RECORD EXTRACTS ::
########

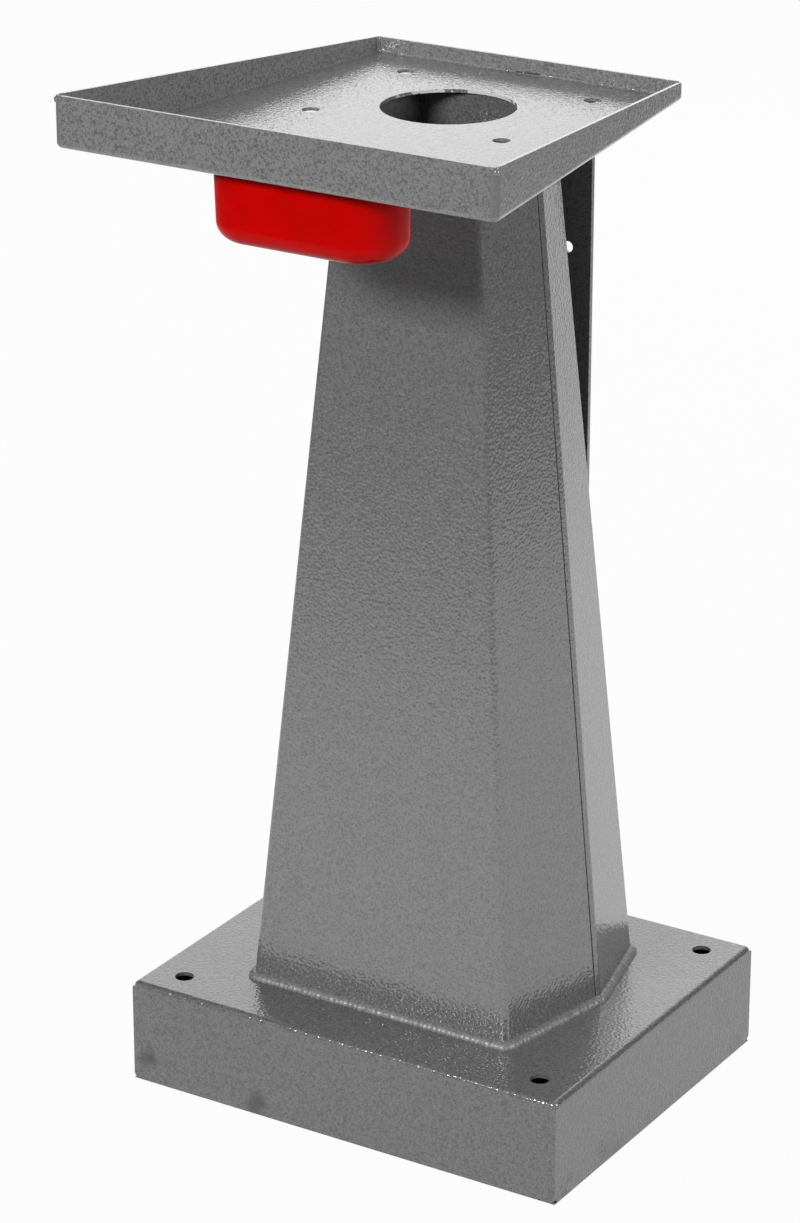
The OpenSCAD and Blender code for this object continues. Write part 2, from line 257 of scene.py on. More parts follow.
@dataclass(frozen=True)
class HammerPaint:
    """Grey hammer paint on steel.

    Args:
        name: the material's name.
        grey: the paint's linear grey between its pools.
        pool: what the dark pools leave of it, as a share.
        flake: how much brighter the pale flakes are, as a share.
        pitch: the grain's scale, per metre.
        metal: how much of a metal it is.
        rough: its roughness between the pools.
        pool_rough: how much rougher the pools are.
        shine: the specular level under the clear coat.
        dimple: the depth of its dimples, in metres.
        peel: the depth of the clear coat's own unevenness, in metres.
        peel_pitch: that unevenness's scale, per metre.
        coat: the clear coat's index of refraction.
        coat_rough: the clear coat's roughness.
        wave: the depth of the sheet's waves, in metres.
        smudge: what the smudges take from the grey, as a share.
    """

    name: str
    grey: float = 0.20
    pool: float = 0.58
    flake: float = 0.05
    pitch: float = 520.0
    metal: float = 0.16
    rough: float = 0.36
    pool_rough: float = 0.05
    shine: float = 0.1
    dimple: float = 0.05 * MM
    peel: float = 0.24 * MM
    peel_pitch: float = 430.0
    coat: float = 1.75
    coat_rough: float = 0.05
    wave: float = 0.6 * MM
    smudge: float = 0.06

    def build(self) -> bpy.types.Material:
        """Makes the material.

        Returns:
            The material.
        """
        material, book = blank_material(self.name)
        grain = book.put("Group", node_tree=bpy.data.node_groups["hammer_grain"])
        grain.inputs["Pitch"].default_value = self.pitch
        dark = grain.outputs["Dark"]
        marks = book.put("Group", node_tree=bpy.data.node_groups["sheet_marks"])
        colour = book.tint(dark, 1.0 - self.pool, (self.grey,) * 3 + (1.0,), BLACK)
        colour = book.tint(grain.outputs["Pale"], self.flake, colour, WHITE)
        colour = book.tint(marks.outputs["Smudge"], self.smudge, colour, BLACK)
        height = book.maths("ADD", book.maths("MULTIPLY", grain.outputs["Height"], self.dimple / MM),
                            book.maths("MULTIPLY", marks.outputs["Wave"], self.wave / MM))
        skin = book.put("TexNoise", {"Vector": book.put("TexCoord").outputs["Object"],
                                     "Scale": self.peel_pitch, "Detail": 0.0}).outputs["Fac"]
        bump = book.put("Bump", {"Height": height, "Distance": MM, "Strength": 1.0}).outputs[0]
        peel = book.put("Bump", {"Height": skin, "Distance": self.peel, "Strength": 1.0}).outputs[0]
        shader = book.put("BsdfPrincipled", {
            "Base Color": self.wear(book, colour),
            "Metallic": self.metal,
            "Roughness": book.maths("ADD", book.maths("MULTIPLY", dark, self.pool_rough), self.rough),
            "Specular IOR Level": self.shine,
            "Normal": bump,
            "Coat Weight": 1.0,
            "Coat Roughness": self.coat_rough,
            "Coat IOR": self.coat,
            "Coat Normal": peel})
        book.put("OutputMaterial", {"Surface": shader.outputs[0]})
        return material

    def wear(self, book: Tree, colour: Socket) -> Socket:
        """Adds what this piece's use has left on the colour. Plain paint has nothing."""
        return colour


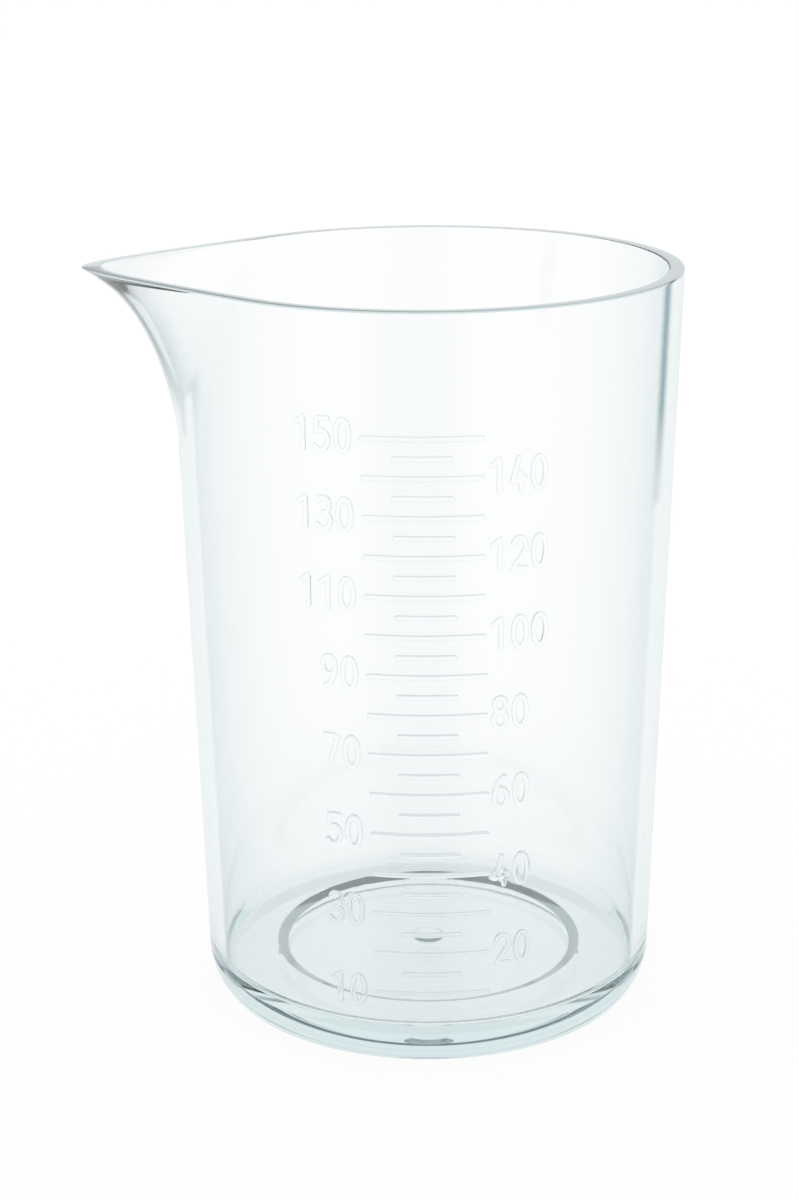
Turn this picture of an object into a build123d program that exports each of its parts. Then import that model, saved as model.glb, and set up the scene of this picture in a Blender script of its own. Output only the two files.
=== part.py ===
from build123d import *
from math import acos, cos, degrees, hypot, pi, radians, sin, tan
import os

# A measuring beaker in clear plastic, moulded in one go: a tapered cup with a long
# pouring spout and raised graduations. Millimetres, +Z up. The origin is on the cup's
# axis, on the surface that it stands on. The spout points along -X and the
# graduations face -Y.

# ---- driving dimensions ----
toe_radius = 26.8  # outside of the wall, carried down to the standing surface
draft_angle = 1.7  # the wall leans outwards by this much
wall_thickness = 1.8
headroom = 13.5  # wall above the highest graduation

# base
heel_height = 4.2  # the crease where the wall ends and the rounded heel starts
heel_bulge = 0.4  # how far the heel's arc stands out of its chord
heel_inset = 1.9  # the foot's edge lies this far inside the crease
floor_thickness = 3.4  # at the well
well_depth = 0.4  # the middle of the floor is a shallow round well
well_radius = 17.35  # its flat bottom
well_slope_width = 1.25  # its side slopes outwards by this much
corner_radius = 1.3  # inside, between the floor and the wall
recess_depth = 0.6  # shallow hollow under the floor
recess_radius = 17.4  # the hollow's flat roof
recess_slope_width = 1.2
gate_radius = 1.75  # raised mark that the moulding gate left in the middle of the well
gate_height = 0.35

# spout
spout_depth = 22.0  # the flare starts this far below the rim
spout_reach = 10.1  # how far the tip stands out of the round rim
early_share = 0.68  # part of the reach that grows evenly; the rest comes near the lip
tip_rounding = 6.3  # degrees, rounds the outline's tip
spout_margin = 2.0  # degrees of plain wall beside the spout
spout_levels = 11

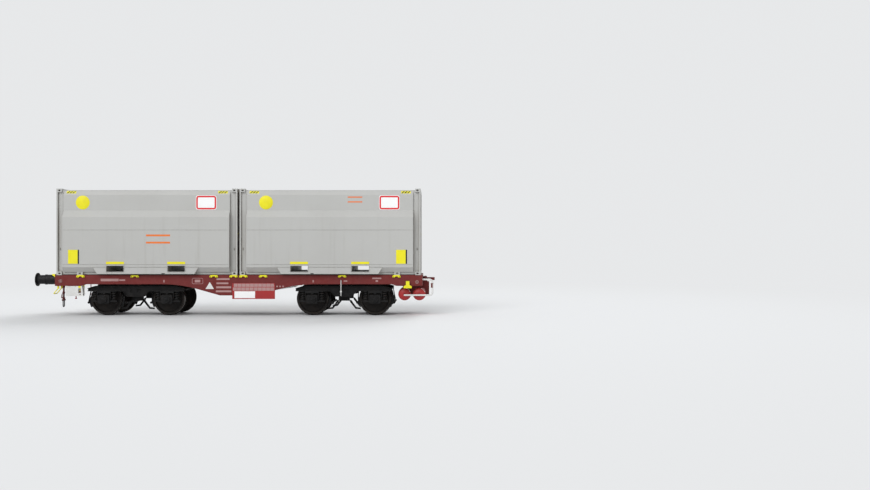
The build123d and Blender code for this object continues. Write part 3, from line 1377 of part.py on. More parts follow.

########

WRITTEN INSTRUCTION ::
Would you give the material above again, complete and exact?

RESULT BELOW ::
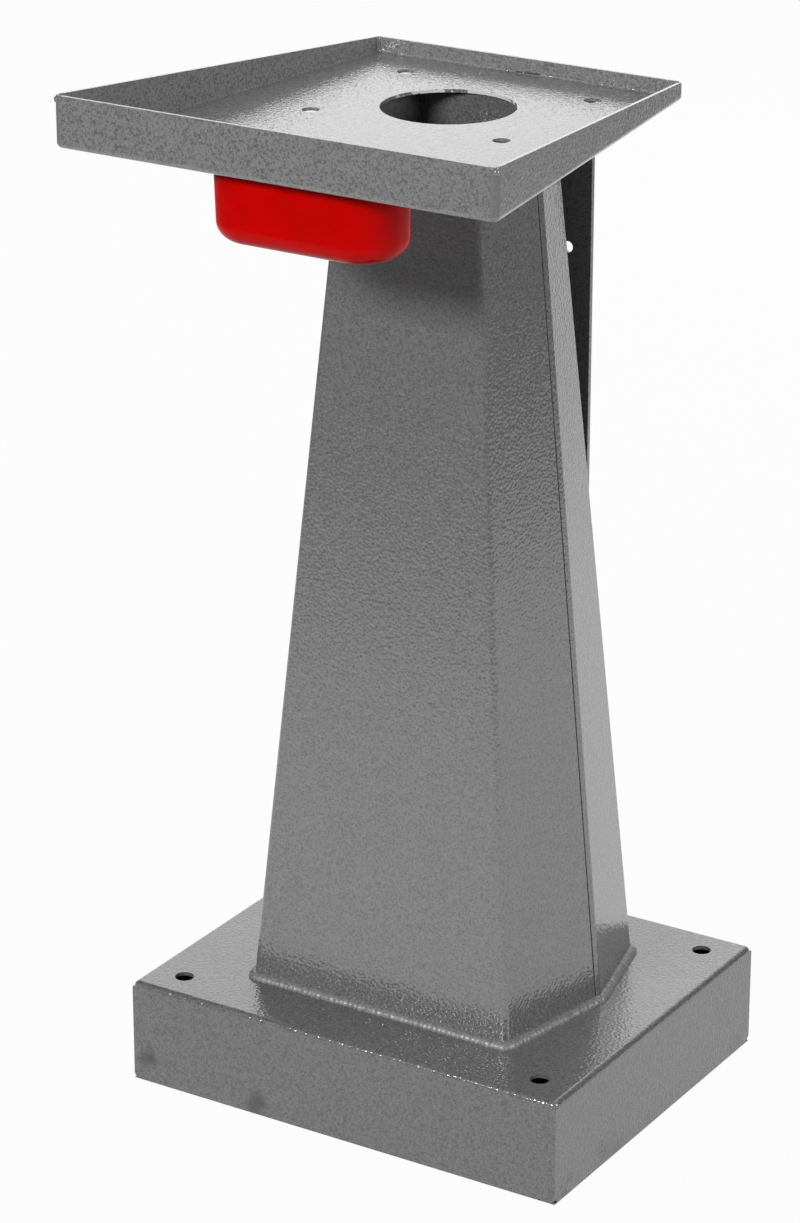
The OpenSCAD and Blender code for this object continues. Write part 2, from line 257 of scene.py on. More parts follow.
@dataclass(frozen=True)
class HammerPaint:
    """Grey hammer paint on steel.

    Args:
        name: the material's name.
        grey: the paint's linear grey between its pools.
        pool: what the dark pools leave of it, as a share.
        flake: how much brighter the pale flakes are, as a share.
        pitch: the grain's scale, per metre.
        metal: how much of a metal it is.
        rough: its roughness between the pools.
        pool_rough: how much rougher the pools are.
        shine: the specular level under the clear coat.
        dimple: the depth of its dimples, in metres.
        peel: the depth of the clear coat's own unevenness, in metres.
        peel_pitch: that unevenness's scale, per metre.
        coat: the clear coat's index of refraction.
        coat_rough: the clear coat's roughness.
        wave: the depth of the sheet's waves, in metres.
        smudge: what the smudges take from the grey, as a share.
    """

    name: str
    grey: float = 0.20
    pool: float = 0.58
    flake: float = 0.05
    pitch: float = 520.0
    metal: float = 0.16
    rough: float = 0.36
    pool_rough: float = 0.05
    shine: float = 0.1
    dimple: float = 0.05 * MM
    peel: float = 0.24 * MM
    peel_pitch: float = 430.0
    coat: float = 1.75
    coat_rough: float = 0.05
    wave: float = 0.6 * MM
    smudge: float = 0.06

    def build(self) -> bpy.types.Material:
        """Makes the material.

        Returns:
            The material.
        """
        material, book = blank_material(self.name)
        grain = book.put("Group", node_tree=bpy.data.node_groups["hammer_grain"])
        grain.inputs["Pitch"].default_value = self.pitch
        dark = grain.outputs["Dark"]
        marks = book.put("Group", node_tree=bpy.data.node_groups["sheet_marks"])
        colour = book.tint(dark, 1.0 - self.pool, (self.grey,) * 3 + (1.0,), BLACK)
        colour = book.tint(grain.outputs["Pale"], self.flake, colour, WHITE)
        colour = book.tint(marks.outputs["Smudge"], self.smudge, colour, BLACK)
        height = book.maths("ADD", book.maths("MULTIPLY", grain.outputs["Height"], self.dimple / MM),
                            book.maths("MULTIPLY", marks.outputs["Wave"], self.wave / MM))
        skin = book.put("TexNoise", {"Vector": book.put("TexCoord").outputs["Object"],
                                     "Scale": self.peel_pitch, "Detail": 0.0}).outputs["Fac"]
        bump = book.put("Bump", {"Height": height, "Distance": MM, "Strength": 1.0}).outputs[0]
        peel = book.put("Bump", {"Height": skin, "Distance": self.peel, "Strength": 1.0}).outputs[0]
        shader = book.put("BsdfPrincipled", {
            "Base Color": self.wear(book, colour),
            "Metallic": self.metal,
            "Roughness": book.maths("ADD", book.maths("MULTIPLY", dark, self.pool_rough), self.rough),
            "Specular IOR Level": self.shine,
            "Normal": bump,
            "Coat Weight": 1.0,
            "Coat Roughness": self.coat_rough,
            "Coat IOR": self.coat,
            "Coat Normal": peel})
        book.put("OutputMaterial", {"Surface": shader.outputs[0]})
        return material

    def wear(self, book: Tree, colour: Socket) -> Socket:
        """Adds what this piece's use has left on the colour. Plain paint has nothing."""
        return colour


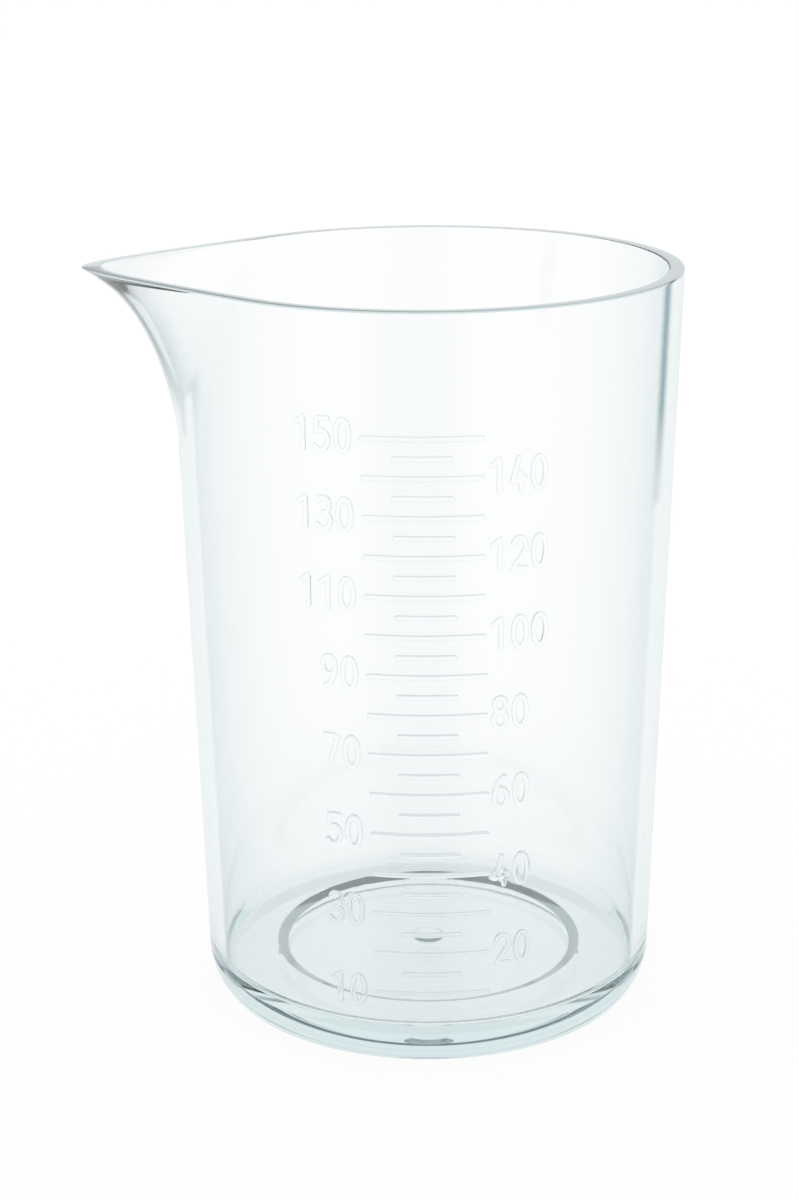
Turn this picture of an object into a build123d program that exports each of its parts. Then import that model, saved as model.glb, and set up the scene of this picture in a Blender script of its own. Output only the two files.
=== part.py ===
from build123d import *
from math import acos, cos, degrees, hypot, pi, radians, sin, tan
import os

# A measuring beaker in clear plastic, moulded in one go: a tapered cup with a long
# pouring spout and raised graduations. Millimetres, +Z up. The origin is on the cup's
# axis, on the surface that it stands on. The spout points along -X and the
# graduations face -Y.

# ---- driving dimensions ----
toe_radius = 26.8  # outside of the wall, carried down to the standing surface
draft_angle = 1.7  # the wall leans outwards by this much
wall_thickness = 1.8
headroom = 13.5  # wall above the highest graduation

# base
heel_height = 4.2  # the crease where the wall ends and the rounded heel starts
heel_bulge = 0.4  # how far the heel's arc stands out of its chord
heel_inset = 1.9  # the foot's edge lies this far inside the crease
floor_thickness = 3.4  # at the well
well_depth = 0.4  # the middle of the floor is a shallow round well
well_radius = 17.35  # its flat bottom
well_slope_width = 1.25  # its side slopes outwards by this much
corner_radius = 1.3  # inside, between the floor and the wall
recess_depth = 0.6  # shallow hollow under the floor
recess_radius = 17.4  # the hollow's flat roof
recess_slope_width = 1.2
gate_radius = 1.75  # raised mark that the moulding gate left in the middle of the well
gate_height = 0.35

# spout
spout_depth = 22.0  # the flare starts this far below the rim
spout_reach = 10.1  # how far the tip stands out of the round rim
early_share = 0.68  # part of the reach that grows evenly; the rest comes near the lip
tip_rounding = 6.3  # degrees, rounds the outline's tip
spout_margin = 2.0  # degrees of plain wall beside the spout
spout_levels = 11

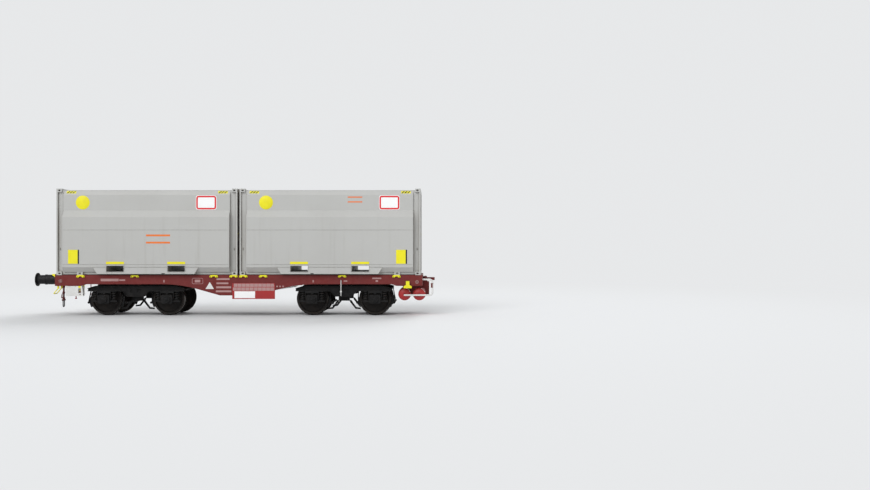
The build123d and Blender code for this object continues. Write part 3, from line 1377 of part.py on. More parts follow.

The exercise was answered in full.